Apalagi sejak ibu menerima katering, Tante Marta merasa menerima menu-menu nikmat dari katering ibuku yang memang disengaja ibu dilebihkan untuk memberi kepada tetangga khususnya tante Marta. Hubungan silaturahmi ibuku dengan tante Marta seperti anak dan putrinya. Aku melihat bagaimana rasa kehilangan tante Marta ketika ibu meninggal. Dalam tangisnya tante Marta, dia menyampaikan rasa perihnya karena tidak ada lagi sosok perempuan yang sudah dianggap layaknya ibu sendiri.
Rasa sedih tante Marta bisa kupahami. Pertemanan ibu dan tante Marta tidak sekadar sebagai tetangga belaka, hubungan bagai ibu dan putrinya telah tersemai di diri perempuan beretnis Batak itu. Sekalipun, ibuku tidak pernah menunjukkan rasa alergi bertandang ke rumah tante Marta. Saat Lebaran, tante Marta akan membantu ibu menyiapkan masakan dan seperti biasa si tante akan membawa menu serupa dari rumah kami. Begitu juga ibuku. Ketika Natal dan Tahun Baru, ibu mengajak bapak atau aku berkunjung ke rumah si tante.
Advertisement
Ibuku Panutanku
Situasi seperti itu, sulit dilihat di masa sekarang. Lunturnya hubungan masyarakat akibat sekat-sekat yang sengaja kita buat sendiri. Perbedaan antar umat beragama di negeri ini makin hari makin menunjukkan kekhawatiran. Kita punya dalih untuk membatasi silaturahmi antar sesama hanya karena berbeda keyakinan. Kita merasa khawatir atas sesuatu yang belum tentu terbukti melumpuhkan keimanan masing-masing. Saling kunjung di hari-hari raya antar umat beragama, semakin jarang terlihat.

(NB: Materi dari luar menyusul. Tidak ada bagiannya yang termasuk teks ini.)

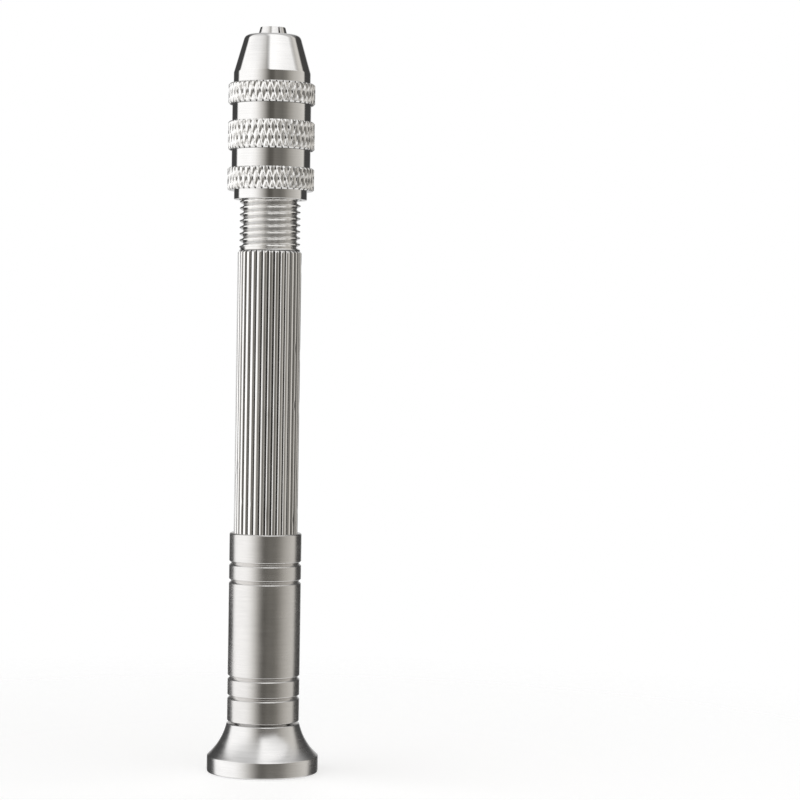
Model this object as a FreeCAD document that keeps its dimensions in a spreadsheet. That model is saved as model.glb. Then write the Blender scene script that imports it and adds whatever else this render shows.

Kesadaran warga bicara cinta antar sesama mungkin mulai menghilang dan perbedaan tersebut selalu jadi senjata memutuskan hubungan sesama. Padahal, negeri ini sudah dikodrati Tuhan menjadi negeri yang kaya karena keragaman. Kekayaan keragaman inilah yang sejatinya modal membangun kekuatan dan kelak lestari dari generasi ke generasi.
Aku beruntung memiliki sosok perempuan hebat seperti ibuku. Apa yang diperbuat ibuku dulu-menunjukkan sikap toleran kepada tante Marta menjadi bekalku bergaul antar agama dan etnis. Rasa alergi pada mereka yang berbeda, tidak sedikitpun membuatkan canggung berhadapan dengan mereka yang berbeda. Aku merasakan langkahku saat berkunjung ke rumah teman-kerabat-atau tetangga berbeda keyakinan, tidak membikin keenggananku. Bagiku, selama mereka menghargai aku sebagai tamu yang dihormati, selama itu pula mereka akan melayaniku dengan baik termasuk menyajikan panganan halal.
Sungguh ibuku adalah teladan tentang bagaimana merajut keberagaman sehingga silaturahmi lebih terasa kekeluargaannya. Apa yang dulu ibu perlihatkan kepadaku bagaimana hubungannya dengan tante Marta, buat aku mudah diterima oleh teman-teman kerjaku yang berbeda keyakinan atau teman-teman baruku di lingkungan kerja dan lingkungan sosial yang baru. Bisa dibilang, aku beruntung, memiliki ibu berjiwa besar seperti ibuku.
Perempuan tanggung yang tidak hanya memberi pembelajaran memaknai kerasnya hidup tapi juga memberi contoh tentang cara mencintai sesama. Pembelajaran itu pula yang kini kuwariskan ke anak-anakku. Pesan paling mengharukan dari ibuku adalah bahwa kita memang bukan bersaudara di dalam iman tapi kita bersaudara dalam kemanusiaan. Semoga Allah SWT-Tuhan Yang Maha Esa menempatkan ibuku di sisi-Nya.